Problem: Output the full material exactly as it appears here.

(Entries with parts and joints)
--- begin ---
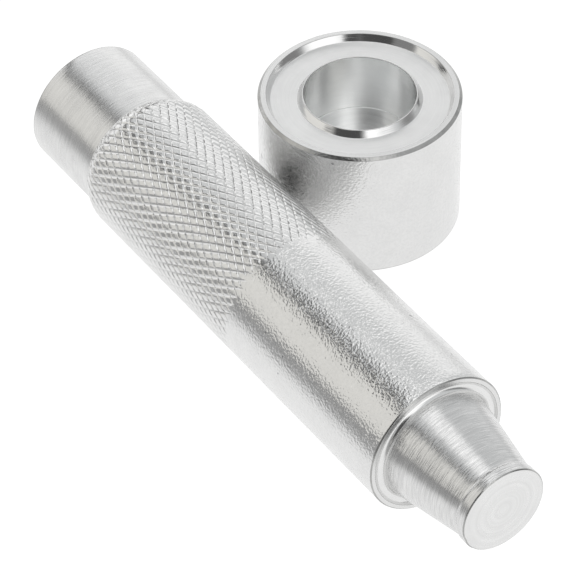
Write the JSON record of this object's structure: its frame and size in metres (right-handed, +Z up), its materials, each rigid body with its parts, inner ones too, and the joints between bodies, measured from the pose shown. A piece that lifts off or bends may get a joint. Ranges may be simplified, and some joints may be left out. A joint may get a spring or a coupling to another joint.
{
  "type": "rivet setter",
  "caption": "Hand setter for eyelets and hollow rivets: a struck punch with a knurled grip, tapered nose and curling groove, beside a round dished anvil with a bored boss.",
  "frame": {"origin": "centre of the anvil's underside, on the bench surface", "axes": "+Z up along the anvil's axis; +X along the lying punch, from its struck face towards its nose; the punch lies on the -Y side of the anvil"},
  "size_m": [0.1038, 0.0529, 0.022],
  "materials": {
    "zinc_plated_steel": "bright zinc plating over turned steel: fine turning marks on cut faces, grainy bar skin on the plain sides"
  },
  "bodies": {
    "anvil": {"base_anvil": "zinc_plated_steel"},
    "punch": {"setter_punch": "zinc_plated_steel"}
  },
  "joints": [
    {"name": "punch_lift", "type": "slide", "parent": "anvil", "child": "punch", "axis": [0, 0, 1], "range_m": [0, 0.06]}
  ]
}
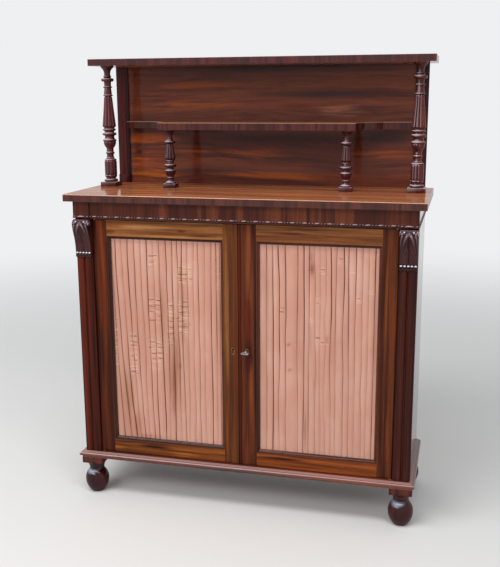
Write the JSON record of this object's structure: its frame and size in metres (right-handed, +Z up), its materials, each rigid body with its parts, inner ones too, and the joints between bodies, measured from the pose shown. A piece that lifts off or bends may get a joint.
--- end ---
Full answer:
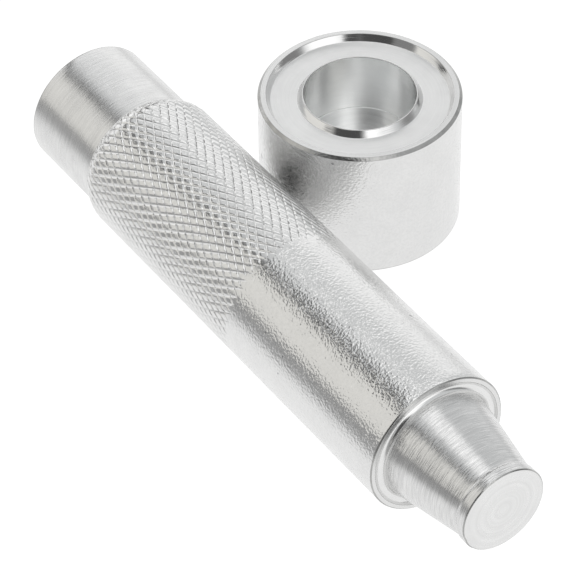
Write the JSON record of this object's structure: its frame and size in metres (right-handed, +Z up), its materials, each rigid body with its parts, inner ones too, and the joints between bodies, measured from the pose shown. A piece that lifts off or bends may get a joint. Ranges may be simplified, and some joints may be left out. A joint may get a spring or a coupling to another joint.
{
  "type": "rivet setter",
  "caption": "Hand setter for eyelets and hollow rivets: a struck punch with a knurled grip, tapered nose and curling groove, beside a round dished anvil with a bored boss.",
  "frame": {"origin": "centre of the anvil's underside, on the bench surface", "axes": "+Z up along the anvil's axis; +X along the lying punch, from its struck face towards its nose; the punch lies on the -Y side of the anvil"},
  "size_m": [0.1038, 0.0529, 0.022],
  "materials": {
    "zinc_plated_steel": "bright zinc plating over turned steel: fine turning marks on cut faces, grainy bar skin on the plain sides"
  },
  "bodies": {
    "anvil": {"base_anvil": "zinc_plated_steel"},
    "punch": {"setter_punch": "zinc_plated_steel"}
  },
  "joints": [
    {"name": "punch_lift", "type": "slide", "parent": "anvil", "child": "punch", "axis": [0, 0, 1], "range_m": [0, 0.06]}
  ]
}
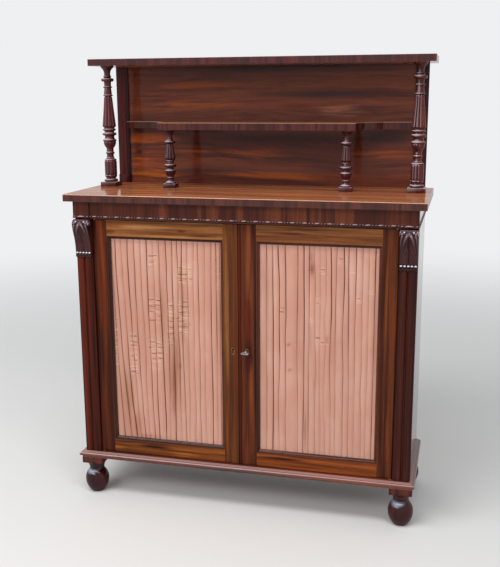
Write the JSON record of this object's structure: its frame and size in metres (right-handed, +Z up), its materials, each rigid body with its parts, inner ones too, and the joints between bodies, measured from the pose shown. A piece that lifts off or bends may get a joint.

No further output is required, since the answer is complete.